The next day Mrs. Bailey kindly undertook to make me a blanket coat by the time I should return, and the worthy doctor and myself started for the Mission. About a mile on our way, we called at a farm occupied by an American, who acted as blacksmith and gunsmith for the settlement. He appeared to have a good set of tools for his mechanical business, and plenty of custom. He had also a considerable tract of land under fence, and a comfortable house and {209} out-buildings. A mile or two farther on, we came upon the cabin of a Yankee tinker:[2] an odd fellow, this; glad to see a countryman, ready to serve him in any way, and to discuss the matter

  1. Townsend was at Fort Vancouver when Bailey was brought in wounded, after his contest with the Rogue River Indians. See his Narrative in our volume xxi, pp. 328-330. Mrs. Bailey was a Miss Margaret Smith, who came out in 1837 to reinforce the Methodist mission.—Ed.

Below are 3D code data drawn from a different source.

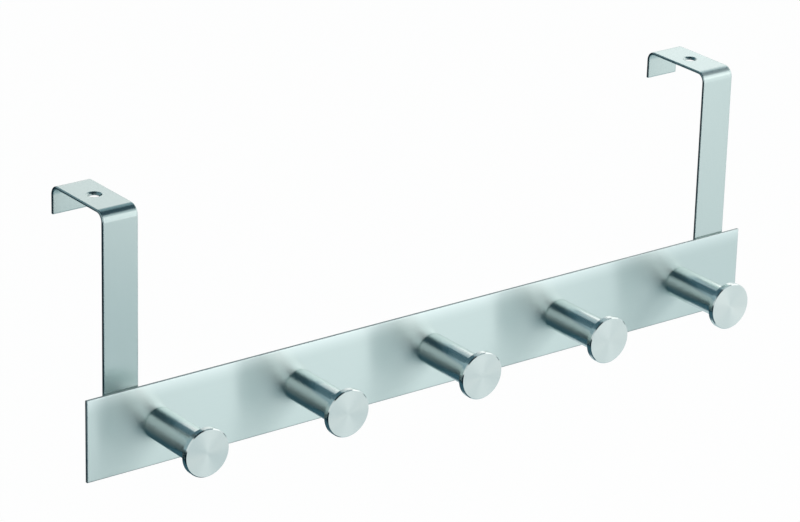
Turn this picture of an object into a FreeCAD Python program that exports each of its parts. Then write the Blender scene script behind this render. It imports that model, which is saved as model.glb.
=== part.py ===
import FreeCAD, Part
import math
import os

# Over door hook rail: a flat plate with a row of turned pegs, carried by two bent straps that hook over
# the top edge of a door. All sizes are in millimetres.
# Frame: +X runs along the rail, +Y points from the room into the door, +Z is up. The origin lies midway
# between the two straps' screw holes, on the plane of the door's top edge.

# Plate, cut from sheet
plate_length = 430.0
plate_height = 45.0
plate_thickness = 1.5
plate_drop = 95.5            # from the door's top edge down to the plate's upper edge

# Straps, bent from flat strip
strap_width = 20.5
strap_thickness = 1.5
strap_end_margin = 11.0      # from the plate's end to the strap's nearer edge
strap_foot_inset = 3.0       # from the plate's lower edge up to the strap's foot
bend_inner_radius = 4.0
door_gap = 45.0              # clear width between a strap's front leg and its lip
lip_reach = 14.5             # how far the lip reaches below the door's top edge

# Screw hole in each strap's flat top, countersunk from above
hole_diameter = 5.5
countersink_diameter = 7.8
countersink_angle = 90.0

# Spot welds that hold each strap's foot to the plate's back
weld_count = 3
weld_print_diameter = 5.0
weld_print_depth = 0.15
weld_end_margin = 8.0        # from the ends of the lapped stretch to the outer welds

# Pegs, each turned from bar
peg_count = 5
peg_end_margin = 43.0        # from the plate's end to the outer peg's axis
peg_projection = 43.5
stem_diameter = 17.5
head_diameter = 26.0
head_thickness = 3.0
head_chamfer = 0.5           # round the head's front
stem_base_chamfer = 0.3

# Countersunk socket screws, one into each peg from behind the plate
screw_diameter = 4.0
screw_length = 12.0
screw_head_diameter = 8.0
screw_head_land = 0.3        # straight rim of the head above its cone
screw_head_angle = 90.0
screw_recess = 0.1           # from the plate's back in to the head
socket_width = 2.5           # across the flats
socket_depth = 1.4
screw_clearance = 0.05       # all round the screw, in the plate and in the peg
tap_run_out = 2.0            # hole drilled on past the screw's point

edge_break = 0.3             # chamfer of the sheared edges and corners

# Places that follow from the sizes
leg_back = -door_gap / 2
leg_front = leg_back - strap_thickness
lip_front = door_gap / 2
lip_back = lip_front + strap_thickness
plate_back = leg_front
plate_front = plate_back - plate_thickness
plate_top = -plate_drop
plate_bottom = plate_top - plate_height
peg_z = (plate_top + plate_bottom) / 2
strap_foot = plate_bottom + strap_foot_inset
strap_x = plate_length / 2 - strap_end_margin - strap_width / 2
peg_pitch = (plate_length - 2 * peg_end_margin) / (peg_count - 1)
peg_places = [-plate_length / 2 + peg_end_margin + i * peg_pitch for i in range(peg_count)]
screw_face = plate_back - screw_recess
screw_point = screw_face - screw_length

# Edges whose faces meet at less than this angle are smooth ones, and are left as they are
smooth_angle = 20.0
full_turn = 360.0


def outline(corners, place):
    """A closed wire through corners (u, v, radius), each rounded by an arc of its radius.

    place(u, v) gives the point in space."""
    ends = []
    for i, (u, v, radius) in enumerate(corners):
        here = FreeCAD.Vector(u, v, 0)
        before = FreeCAD.Vector(*corners[i - 1][:2], 0) - here
        after = FreeCAD.Vector(*corners[(i + 1) % len(corners)][:2], 0) - here
        before.normalize()
        after.normalize()
        if radius == 0:
            ends.append((here, None, here))
            continue
        half = before.getAngle(after) / 2
        setback = radius / math.tan(half)
        inward = (before + after).normalize()
        middle = here + inward * (radius / math.sin(half) - radius)
        ends.append((here + before * setback, middle, here + after * setback))
    edges = []
    for i, (start, middle, end) in enumerate(ends):
        if middle is not None:
            edges.append(Part.Arc(*[place(p.x, p.y) for p in (start, middle, end)]).toShape())
        following = ends[(i + 1) % len(ends)][0]
        if end.distanceToPoint(following) > Part.Precision.confusion():
            edges.append(Part.makeLine(place(end.x, end.y), place(following.x, following.y)))
    return Part.Wire(edges)


def turned(corners, x, z):
    """A solid of revolution about the line along Y through (x, z), from corners (radius, y)."""
    section = [FreeCAD.Vector(x + radius, y, z) for radius, y in corners]
    face = Part.Face(Part.makePolygon(section + section[:1]))
    return face.revolve(FreeCAD.Vector(x, 0, z), FreeCAD.Vector(0, 1, 0), full_turn)


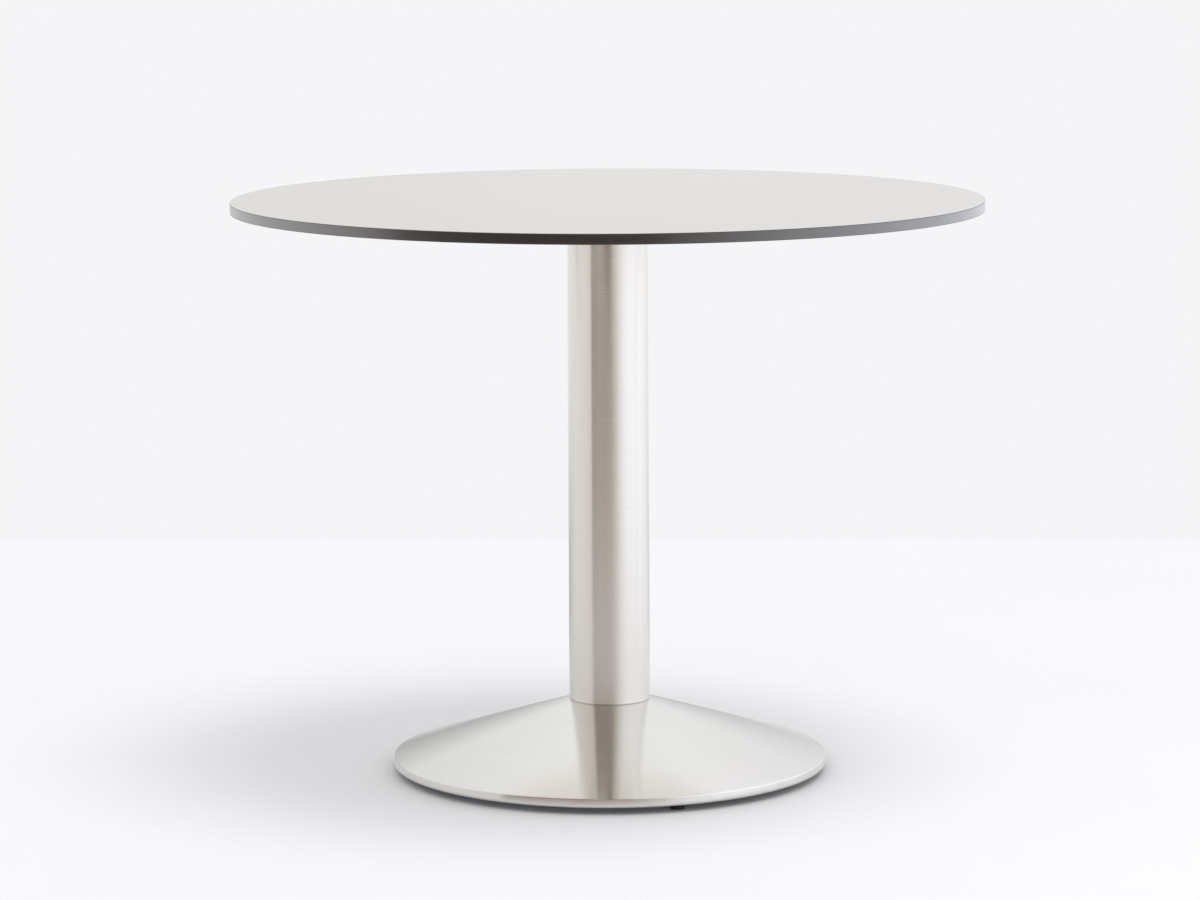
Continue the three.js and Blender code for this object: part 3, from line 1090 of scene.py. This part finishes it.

  2. The blacksmith and tinker were apparently Thomas J. Hubbard and Calvin Tibbitts, who came to Oregon with Wyeth. See for the former, W. H. Gray, History of Oregon (Portland, Oregon, 1870), pp. 191, 198; for the latter our volume xxi, p. 73, note 50. Both were instrumental in laying the foundations of the Oregon provisional government.—Ed.